Sarri'ye sabır göstermeyen Juventus, yine de yeni bir oyun kimliği kazanmak için istekli olduğunu gösterircesine üst seviyede sıfır tecrübesi olan ancak oyunu klasik Juventus anlayışından farklı oynatmayı vadeden Pirlo'yu tercih etti. Kulusevski ve Chiesa'nın transferleriyle Juventus en azından kanattaki eksikliğini bu dönemde kapattı. Efsane futbolcunun dönemi lig dördüncülüğü ve Şampiyonlar Ligi'nde Porto'ya son 16 turunda elenilmesi ile beraber bitti. Pirlo'nun ayrılığı tartışmaya yer bırakmaksızın, herkesin gözünde doğal sonuç olmuştu.
Başa dönmek bir kısır döngüdür
Juventus'un bir sonraki tercihi aynı zamanda iki öncesi olan Massimiliano Allegri oldu. İtalyan teknik direktörün bu aradaki süreçte boşta olduğunu hatırlamak gerek. Döndüğünde de Juventus aynı Juventus olmadığı gibi, kendisi de bıraktığı gibi değildi. Ancak en önemlisi rakipleri artık bıraktıkları gibi değil ve rol değişimi yapmış gibi, ezeli rakiplerine ders verir nitelikte kararlar alıyorlardı.
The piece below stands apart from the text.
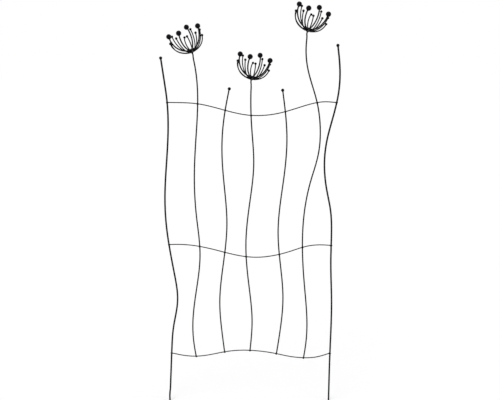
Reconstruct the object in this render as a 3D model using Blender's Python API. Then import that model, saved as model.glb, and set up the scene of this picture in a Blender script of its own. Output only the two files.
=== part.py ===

Başa dönen Juventus, Allegri'nin ilk sezonunda Milan, Inter ve Napoli'nin net bir şekilde arkasında kaldı. Bu sezon için ise durum biraz daha karanlık görünüyor. Yine bir başa dönüş amacı görebileceğimiz hamle olarak Paul Pogba yeniden Juventus çatısının altına girdi. Gelir gelmez sakatlık yaşayan Pogba'nın muhtemelen Dünya Kupası dönüşüne kadar olmayışı ve Allegri'nin düşük formu başladığın yere dönmenin her zaman işe yaramadığını kanıtlıyor. 8 hafta sonunda ligde sadece 3 galibiyet gelirken, Şampiyonlar Ligi'nde ise ilk 2 maçta 2 yenilgi alındı.
An itibariyle kötü gidişata sihirli bir dokunuş mümkün gibi görünmese de; Pogba ve çapraz bağ yırtığı nedeniyle uzun süredir sahalardan uzak olan Chiesa'nın dönüşüyle bu durum değişebilir. Aynı zamanda Angel Di Maria gibi bir tecrübenin ve Dusan Vlahovic gibi bir genç yeteneğin de hücumda yapacağı liderlikleri ekleyebiliriz. Ancak bütün bunlara rağmen Juventus treni kaçırmış gibi görünüyor.
Ellerinin kollarının bağlı olduğu bir durumda olan Juventus yönetimi, başa dönme planıyla sınıfta kaldı. Daha da kötüsü Agnelli'yle yolları ayıramayan yönetim; başarısızlığı kabul ederek istifa etti.
Siyah-beyazlıların acilen başa değil, bıraktıkları yere dönmeleri gerekiyor. Bunu yaparken de oldukça cimri harcamalar yapmak zorundalar.